# Advice for  RT flight between Malaga and Mallorca



## Ann in CA (Jan 26, 2011)

Just in the planning stages, but would like advice on airlines to check for flight to and from Malaga (area) to Mallorca this Spring.  If the Flexchange gods deliver, it would be in April.  Thanks.


----------



## beejaybeeohio (Jan 27, 2011)

Try googling Malaga-Mallorca flights or airlines.  Kayak.com can also help.


----------



## Carolinian (Jan 27, 2011)

For low cost carriers in Europe, a great source is www.whichbudget.com.  You can put in your cities and it will tell you which carriers fly that route.  Another good one is www.skyscanner.com  For Spain, I suspect Vueling or maybe Spanair might be the most likely, although you may find a flight on someone like EasyJet or RyanAir.


----------



## MALC9990 (Jan 27, 2011)

Ann in CA said:


> Just in the planning stages, but would like advice on airlines to check for flight to and from Malaga (area) to Mallorca this Spring.  If the Flexchange gods deliver, it would be in April.  Thanks.
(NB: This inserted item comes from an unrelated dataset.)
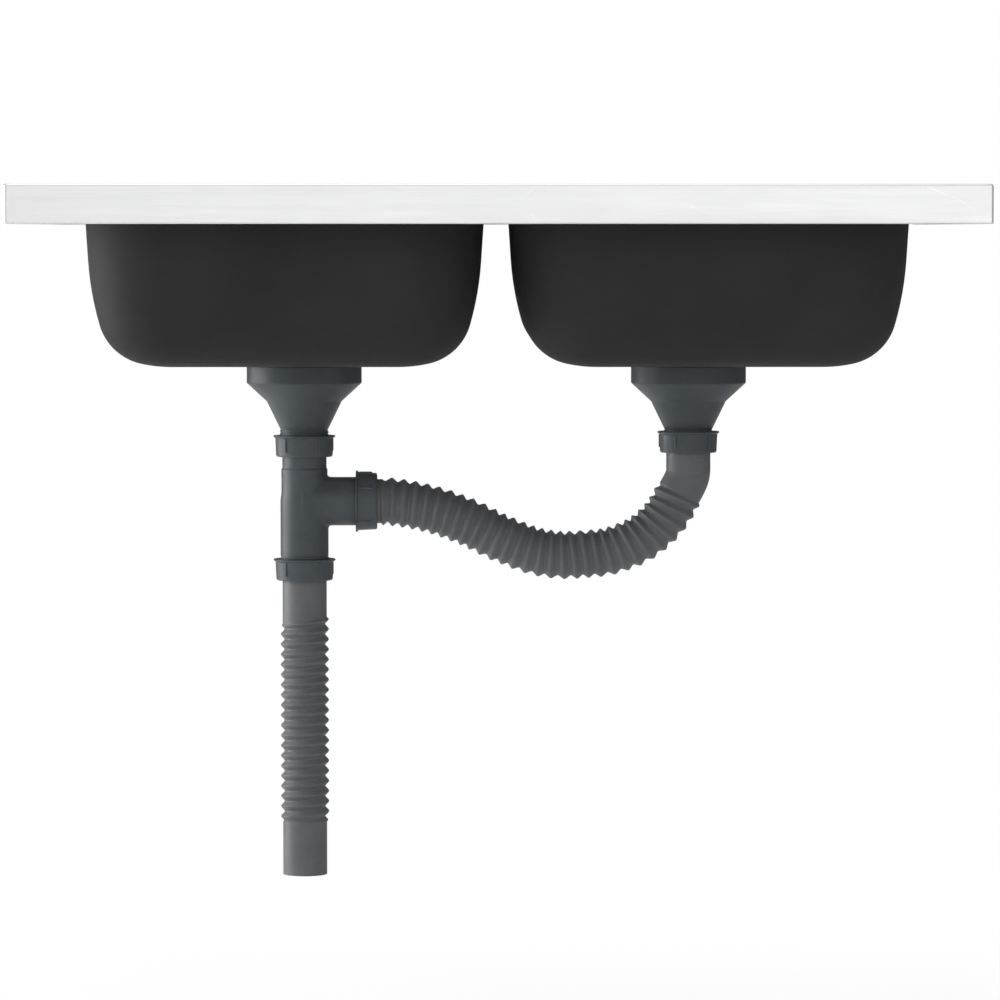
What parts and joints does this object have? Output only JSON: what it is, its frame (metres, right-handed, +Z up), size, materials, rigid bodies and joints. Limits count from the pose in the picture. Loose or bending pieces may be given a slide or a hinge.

Try Air Berlin - I know Berlin is in Germany but they fly all over Europe and Majorca is a major hub for Air Berlin. There should be 2 or 3 flights a day between Malaga and Palma Majorca in April.

http://www.airberlin.com/site/start.php?LANG=eng


----------



## Ann in CA (Jan 28, 2011)

Thanks for all the great suggestions.  Will try they all!


----------



## Ann in CA (Feb 3, 2011)

Just picked up the Marriott Playa Andaluza for our first week, April 2-9.  Had planned for late April, but realized Easter was the 24th this year, and am a bit concerned about running into fully booked flights close to Easter.  Can't book flight until I get the Mallorca reservation. (trying for 9-16, or close to that)

 Do you think that coming back from Mallorca on the 16th would be a problem as it is closer to Easter travel than we'd hoped?

Thanks.

Ann


----------